The epiphany came from a single page comparative I read in a National Geographic (of all places) last weekend. It comprised a short three paras, with a planomic showing health expenditure (total, not government funded alone) per head of population on one side with a line linking to average age expectancy at birth on the other.

I was looking at this and quickily found NZ (as I do) but for the life of me nowhere could I see the US! NZ was about 2/3s of the way down the page. Canada was above that, Britain further up again at about half way. No US. Then I found a red line that ended at about age 70, nearly opposite NZ on the spending side. It ran from there back up to the top printing margin on the left; US - $7,415 per head of population; printed in red which is why I did not see it immediately being very slightly red/green colour-blind.

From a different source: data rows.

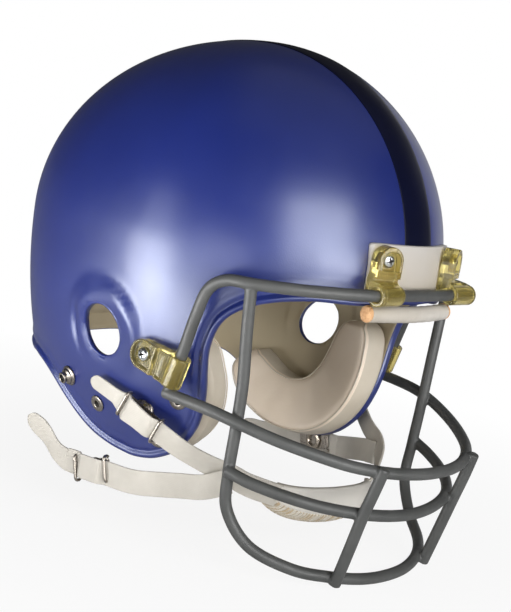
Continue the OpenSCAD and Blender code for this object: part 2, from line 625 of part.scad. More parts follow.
module screw(seat, length) {
  difference() {
    union() {
      translate([0, 0, seat - length]) cylinder(h = length + 1, d = screw_d, $fn = 40);
      translate([0, 0, seat + 0.1]) cylinder(h = 2, d = screw_head_d, $fn = 48);
      intersection() {
        translate([0, 0, seat + 2.1]) cylinder(h = 2, d = screw_head_d, $fn = 48);
        translate([0, 0, seat + 3.6 - 7.5]) sphere(r = 7.5, $fn = 64);
      }
    }
    for (a = [0, 90]) rotate([0, 0, a]) translate([-2.4, -0.6, seat + 2]) cube([4.8, 1.2, 3]);
  }
}
module clip_screws() {
  color("silver") for (side = [right, left]) {
    front_screw_frame(side) screw(front_head_seat, front_head_seat + shell_wall + 6);
    side_screw_frame(side) screw(side_head_seat, side_head_seat + shell_wall + 6);
  }
}
module nut() {
  difference() {
    union() {
      translate([0, 0, -1.2]) cylinder(h = 1.2, d = 9, $fn = 48);
      translate([0, 0, -5]) cylinder(h = 5, d = 6.6, $fn = 40);
    }
    translate([0, 0, -10]) cylinder(h = 20, d = screw_d + 0.2, $fn = 40);
  }
}
module clip_nuts() {
  color("silver") for (side = [right, left]) {
    front_screw_frame(side) translate([0, 0, -shell_wall - 1.4]) nut();
    side_screw_frame(side) translate([0, 0, -shell_wall - 2.1]) nut();
  }
}

// Chin cup: a bowl between its upper and its lower lip, slightly turned
function cup_x(u) = cup_half_width * sin(80 * u) / sin(80);
function cup_top(u) = [cup_x(u), -103 - 8 * u - 15 * (1 - u * u), -76.5];
function cup_low(u) = [0.95 * cup_x(u), -89 - 8 * u - 9 * (1 - u * u),
  -91 - u - 13 * (1 - u * u)];
function cup_face(u, v) = mid(cup_top(u), cup_low(u), v)
  + sin(180 * v) * (10 - 4 * u * u) * [0, -0.76, -0.65];
function cup_point(u, v, depth) = let (
    d = 0.01, a = cup_face(u + d, v) - cup_face(u - d, v), b = cup_face(u, v + d) - cup_face(u, v - d)
  ) cup_face(u, v) - depth * unit(cross(b, a));
module cup_layer(depth, thickness, margin) {
  function layer(d) = [for (v = steps(margin, 1 - margin, 8))
    [for (u = steps(margin - 1, 1 - margin, 14)) cup_point(u, v, d)]];
  color("antiquewhite") sheet_solid(layer(depth), layer(depth + thickness));
}
module chin_cup() { cup_layer(0, cup_wall, 0); }
module chin_cup_liner() { cup_layer(cup_wall + seat_gap, 2.5, 0.07); }

module upper_band(side, grow = 0) {
  route = side == right ? upper_route_right : upper_route_left;
  ribbon(smooth_path(route, 2), [side * 0.1, 0.4, -0.92], [0, 0.3, -0.95],
    [[0, 0.6], [0.04, 0.8], [0.12, 0.85], [0.2, 1], [1, 1]], grow);
}
module upper_strap(side) { color("antiquewhite") upper_band(side); }
module lower_strap(side) {
  route = side == right ? lower_route_right : lower_route_left;
  color("antiquewhite") difference() {
    ribbon(smooth_path(route, 2), [0, 0.1, -1], [0, 0, -1],
      [[0, 1], [0.62, 1], [0.75, 0.85], [0.85, 0.65], [0.93, 0.85], [1, 0.55]]);
    upper_band(side, strap_clearance);
  }
}

// Rectangular buckle: its length along X, the strap's width along Y
module buckle() {
  h = strap_t + 2 * buckle_play + 2 * buckle_wire;
  w = strap_w + 2 * buckle_play + 2 * buckle_wire;
  difference() {
    cube([buckle_len, w, h], center = true);
    cube([2 * buckle_len, strap_w + 2 * buckle_play, strap_t + 2 * buckle_play], center = true);
    cube([buckle_len - 2 * buckle_wire, strap_w - 2, 2 * h], center = true);
  }
}
// Places children with +X along a direction and +Z to one side of the strap
module along(p, d, side) {
  yaw = atan2(d[1], d[0]);
  pitch = -atan2(d[2], norm([d[0], d[1]]));
  translate(p) rotate([0, pitch, yaw]) rotate([side * 90, 0, 0]) children();
}
module upper_buckle(side) {
  color("silver") along(to_side(upper_buckle_mid, side),
    [side * upper_buckle_dir[0], upper_buckle_dir[1], upper_buckle_dir[2]], side) buckle();
}
module lower_buckle(side) {
  route = side == right ? lower_route_right : lower_route_left;
  color("silver") along(side == right ? lower_buckle_mid_right : lower_buckle_mid_left,
    route[6] - route[5], side) buckle();
}
module lower_snap(side) {
  route = side == right ? lower_route_right : lower_route_left;
  gap = strap_t / 2 + seat_gap;
  color("dimgray") along(side == right ? lower_buckle_mid_right : lower_buckle_mid_left,
    route[6] - route[5], side) translate([0, 0, -gap - snap_h]) snap_cap();
}

shell();
centre_stripe();
front_bumper();
brow_roll_cover();
brow_roll_foam();
front_pad();
crown_pad();
rear_pad();
side_pad(right);  // side_pad_right
side_pad(left);  // side_pad_left
jaw_pad(right);  // jaw_pad_right
jaw_pad(left);  // jaw_pad_left
jaw_pad_rivets(right);  // jaw_pad_rivets_right
jaw_pad_rivets(left);  // jaw_pad_rivets_left
rear_stud(right);  // rear_stud_right
rear_stud(left);  // rear_stud_left
upper_stud(right);  // upper_stud_right
upper_stud(left);  // upper_stud_left
brow_bar();
upper_bar();
lower_bar();
u_bar();
front_vertical(right);  // front_vertical_right
front_vertical(left);  // front_vertical_left
front_clip(right);  // front_clip_right
front_clip(left);  // front_clip_left
side_clip(right);  // side_clip_right
side_clip(left);  // side_clip_left
clip_screws();
clip_nuts();
chin_cup();
chin_cup_liner();
upper_strap(right);  // upper_strap_right
upper_strap(left);  // upper_strap_left
upper_buckle(right);  // upper_buckle_right
upper_buckle(left);  // upper_buckle_left
upper_snap(right);  // upper_snap_right
upper_snap(left);  // upper_snap_left
lower_strap(right);  // lower_strap_right
lower_strap(left);  // lower_strap_left
lower_buckle(right);  // lower_buckle_right
lower_buckle(left);  // lower_buckle_left
lower_snap(right);  // lower_snap_right
lower_snap(left);  // lower_snap_left
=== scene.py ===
import math

import bpy
import bmesh
import numpy as np
from mathutils import Matrix, Vector


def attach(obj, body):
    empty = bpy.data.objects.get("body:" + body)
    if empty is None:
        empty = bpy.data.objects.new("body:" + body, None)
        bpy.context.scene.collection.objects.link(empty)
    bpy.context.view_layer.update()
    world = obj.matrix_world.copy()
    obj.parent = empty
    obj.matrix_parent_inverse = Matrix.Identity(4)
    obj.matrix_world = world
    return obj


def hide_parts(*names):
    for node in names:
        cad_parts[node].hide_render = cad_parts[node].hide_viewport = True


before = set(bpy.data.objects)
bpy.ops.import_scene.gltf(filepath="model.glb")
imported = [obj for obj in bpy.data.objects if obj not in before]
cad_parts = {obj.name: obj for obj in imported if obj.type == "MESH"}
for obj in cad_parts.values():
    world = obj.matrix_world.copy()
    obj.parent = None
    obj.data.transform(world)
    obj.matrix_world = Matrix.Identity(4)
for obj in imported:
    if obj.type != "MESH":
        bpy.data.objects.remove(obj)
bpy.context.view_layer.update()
MM = 0.001
SIDES = {"right": -1, "left": 1}
WHITE = (1, 1, 1, 1)


def linked(name, data):
    """New object of the scene."""
    obj = bpy.data.objects.new(name, data)
    bpy.context.scene.collection.objects.link(obj)
    return obj


# camera
def make_camera():
    azimuth, elevation, roll = (math.radians(x) for x in (-51.39, 8.62, 9.35))
    turn = (Matrix.Rotation(azimuth, 4, "Z") @ Matrix.Rotation(math.pi / 2 - elevation, 4, "X")
            @ Matrix.Rotation(roll, 4, "Z"))
    data = bpy.data.cameras.new("camera")
    data.lens, data.sensor_width = 88.5, 36
    data.clip_start, data.clip_end = 0.05, 20
    camera = linked("camera", data)
    camera.matrix_world = Matrix.Translation(Vector((-755.7, -629.5, 165.4)) * MM) @ turn
    bpy.context.scene.camera = camera


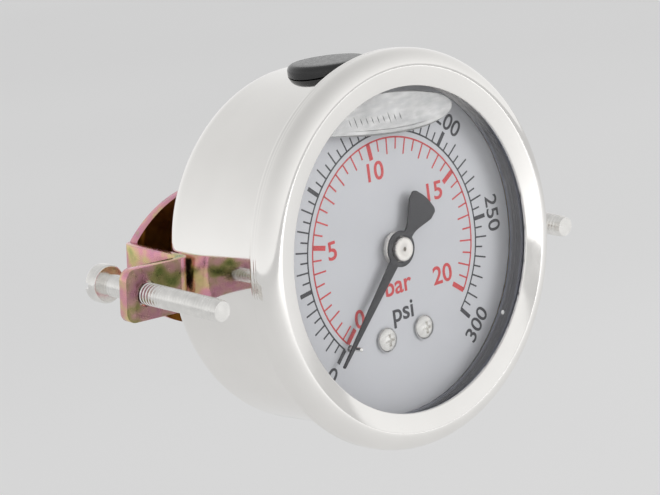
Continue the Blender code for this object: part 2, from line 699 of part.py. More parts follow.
# ---- assembly --------------------------------------------------------------------------
def main():
    clear_scene()
    steel = material("polished_steel", (0.80, 0.79, 0.77), 0.12, 1.0)
    glass = material("clear_window", (0.95, 0.97, 0.98), 0.02, 0.0, 0.25)
    rubber = material("black_rubber", (0.02, 0.02, 0.02), 0.55, 0.0)
    white = material("dial_enamel", (0.72, 0.74, 0.76), 0.5, 0.0)
    black = material("pointer_black", (0.03, 0.03, 0.03), 0.4, 0.0)
    brass = material("brass", (0.75, 0.58, 0.28), 0.3, 1.0)
    bronze = material("phosphor_bronze", (0.72, 0.45, 0.25), 0.3, 1.0)
    zinc = material("yellow_zinc", (0.72, 0.55, 0.42), 0.35, 1.0)
    screw_steel = material("bright_zinc", (0.78, 0.77, 0.74), 0.3, 1.0)

    make_case(steel)
    make_bezel(steel)
    make_window(glass)
    make_window_gasket(rubber)
    hang(empty("plug_axis", (0, PLUG_Y, 0)), make_fill_plug(rubber))

    make_dial(white)
    for name, side in (("left", -1), ("right", 1)):
        make_dial_screw(f"dial_screw_{name}", side * DIAL_SCREW[0], screw_steel)
        make_dial_post(f"dial_post_{name}", side * DIAL_SCREW[0], brass)
    make_stop_pin(screw_steel)

    pointer_axis = empty("pointer_axis")
    make_pointer(black, pointer_axis)
    make_pointer_hub(screw_steel, pointer_axis)
    make_pinion_arbor(screw_steel, pointer_axis)

    make_movement(brass, screw_steel)
    px, pz = sector_pivot()
    hang(empty("sector_axis", (px, 0, pz)), make_sector_gear(brass), make_sector_arbor(screw_steel))
    cx, cz = tube_centroid()
    hang(empty("tube_tip_axis", (cx, 0, cz)), make_tip_block(brass))
    hang(empty("link_axis", (TIP_BLOCK[0], 0, TIP_BLOCK[1])), make_link(brass))
    make_bourdon_tube(bronze)
    make_hairspring(bronze)

    make_socket(brass)
    make_socket_seal(rubber)
    for i, (x, z) in enumerate(socket_screw_places(), 1):
        make_socket_screw(f"socket_screw_{i}", x, z, screw_steel)
    make_restrictor(brass)

    stem_axis = empty("stem_axis")
    make_clamp_washer(screw_steel, stem_axis)
    make_clamp_nut(screw_steel, stem_axis)
    bracket_axis = empty("bracket_axis", (0, BRACKET_Y, 0), (BRACKET_ROCK, BRACKET_SWIVEL, 0))
    make_bracket(zinc, bracket_axis)
    for name, side in (("left", -1), ("right", 1)):
        screw_axis = empty(f"screw_{name}_axis", (side * SCREW_X, 0, 0), parent=bracket_axis)
        make_clamp_screw(f"clamp_screw_{name}", screw_steel, screw_axis)


main()
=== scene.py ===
"""Looks of a liquid-filled panel gauge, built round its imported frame.

The frame's axes hold: the dial faces -Y and +Z is twelve o'clock. Shapes are drawn in
millimetres and scaled once, in mesh_object().
"""
import math

import bmesh
import bpy
from mathutils import Matrix, Vector


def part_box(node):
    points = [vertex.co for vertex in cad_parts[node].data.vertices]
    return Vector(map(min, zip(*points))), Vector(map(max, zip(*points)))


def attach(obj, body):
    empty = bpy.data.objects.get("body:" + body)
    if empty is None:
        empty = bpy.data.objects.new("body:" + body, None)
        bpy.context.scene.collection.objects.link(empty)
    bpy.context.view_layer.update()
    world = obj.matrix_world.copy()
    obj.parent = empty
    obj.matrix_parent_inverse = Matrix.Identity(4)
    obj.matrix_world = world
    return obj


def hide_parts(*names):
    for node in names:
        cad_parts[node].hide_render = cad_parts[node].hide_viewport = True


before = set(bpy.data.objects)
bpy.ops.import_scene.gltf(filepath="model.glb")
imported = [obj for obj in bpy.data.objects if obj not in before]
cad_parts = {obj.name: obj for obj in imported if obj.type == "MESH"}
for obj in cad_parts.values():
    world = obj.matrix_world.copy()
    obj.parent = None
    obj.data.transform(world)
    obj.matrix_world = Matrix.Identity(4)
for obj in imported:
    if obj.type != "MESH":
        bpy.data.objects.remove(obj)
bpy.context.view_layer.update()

MM = 0.001
FINE = 192                # facets on the large turned pieces
MEDIUM = 64               # facets on the small ones
SHARP_ANGLE = 35          # degrees between faces that still shade as one surface
OFF_SEAM = 0.37           # share of a facet that a cutter is turned by, so no edges coincide
FRONT_VIEW = Matrix(((1, 0, 0), (0, 0, -1), (0, 1, 0)))  # drawing (x, y, z) to (x, -z, y)


def box_mm(node):
    low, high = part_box(node)
    return low / MM, high / MM


# ---- driving dimensions, millimetres ---------------------------------------------------
BEZEL_LOW, BEZEL_HIGH = box_mm("bezel_ring")
BEZEL_R = BEZEL_HIGH.x
BEZEL_FRONT = BEZEL_LOW.y
SHOULDER_R = 3.0
CONE_TILT = 14.0          # degrees that the bezel's face slopes in towards the window
ROLL_R = 0.9              # where the shoulder rolls over into the face
REAR_EDGE_R = 0.6
GROOVES_Y = (-1.1, -1.65)
GROOVE_DEPTH = 0.03
LIP_EDGE_R = 0.22
LIP_R = 27.6
LIP_Y = -4.05
CASE_R = 30.8
CASE_BACK = box_mm("case_shell")[1].y
CASE_CORNER = 4.0
CASE_FLANGE_R = 32.9
CASE_FLANGE_Y = (-1.35, -0.8)
REAR_OPENING_R = 8.3      # round the socket
FILL_HOLE_R = 4.6
SCREW_CIRCLE_R = 12.4     # the three socket screws
SCREW_HOLE_R = 1.5
SHEET = 0.7
WINDOW_LOW, WINDOW_HIGH = box_mm("window")
GASKET_LOW, GASKET_HIGH = box_mm("window_gasket")
GASKET_BORE = 28.8
PAINTED_LIGHT_Z = (15, 26)          # painted light: the gasket is painted paler between these heights, above the filling
DIAL_Y = box_mm("dial_plate")[0].y
PRINT_T = 0.03            # thickness of the ink
POINTER_LOW, POINTER_HIGH = (box_mm("pointer")[0].y, box_mm("pointer")[1].y)
POINTER_ANGLE = 225.2
HUB_RING_R = 3.1
TIP_REACH = 23.15
TAIL_REACH = 10.3
PLUG_LOW, PLUG_HIGH = box_mm("fill_plug")
PLUG_CENTRE_Y = (PLUG_LOW.y + PLUG_HIGH.y) / 2
PLUG_R = (PLUG_HIGH.x - PLUG_LOW.x) / 2
NUT_LOW, NUT_HIGH = box_mm("clamp_nut")
SOCKET_END = box_mm("socket")[1].y
STEM_R = 6.58
PORT_R = 2.5
HEX_AF = 17.0             # the socket's hexagon, across its flats
NUT_AF = 19.0
HEX_Y = (25.8, 31.0)
STEM_PITCH = 1.337        # G 1/4 thread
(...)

What was not at all clear was whether this $7,415 php was the cost of providing medical services alone, or the "tax plus premiums" cost I had been seeking. From the data I have already dug out, I suspect it is the former. The true cost (tax and premiums paid to insurers) could well be higher again.

What I have learned through the exercise is that the American health system is all inclusive; it would cover dental (partially subsidised by the taxpayer in NZ), glasses (not subsidised), accident (covered separately from separate "tax") as well as basic health services (I pay the first $30 of every visit to the doctor).

So I can turn my back on the American health topic for good. America you are welcome to your unique (it is too, the only rich nation that does not provide universal health coverage) system.

TF, when you reach 65, will you be going on to Medicaid? Or will you continue working to pay your health insurance?

1 comment:

T. F. Stern said...

Probligo, The largest issue you fail to see is HOW things are done, not how much they cost. There are trigger words which defy the American spirit; one of them is Mandate. We associate that word with being subjects to government rather than being citizens who have government report to them. This one important issue may be the most important. The rest is just numbers on a page, something I leave to my wife or my accountant. Sorry no need for a discussion on accounting.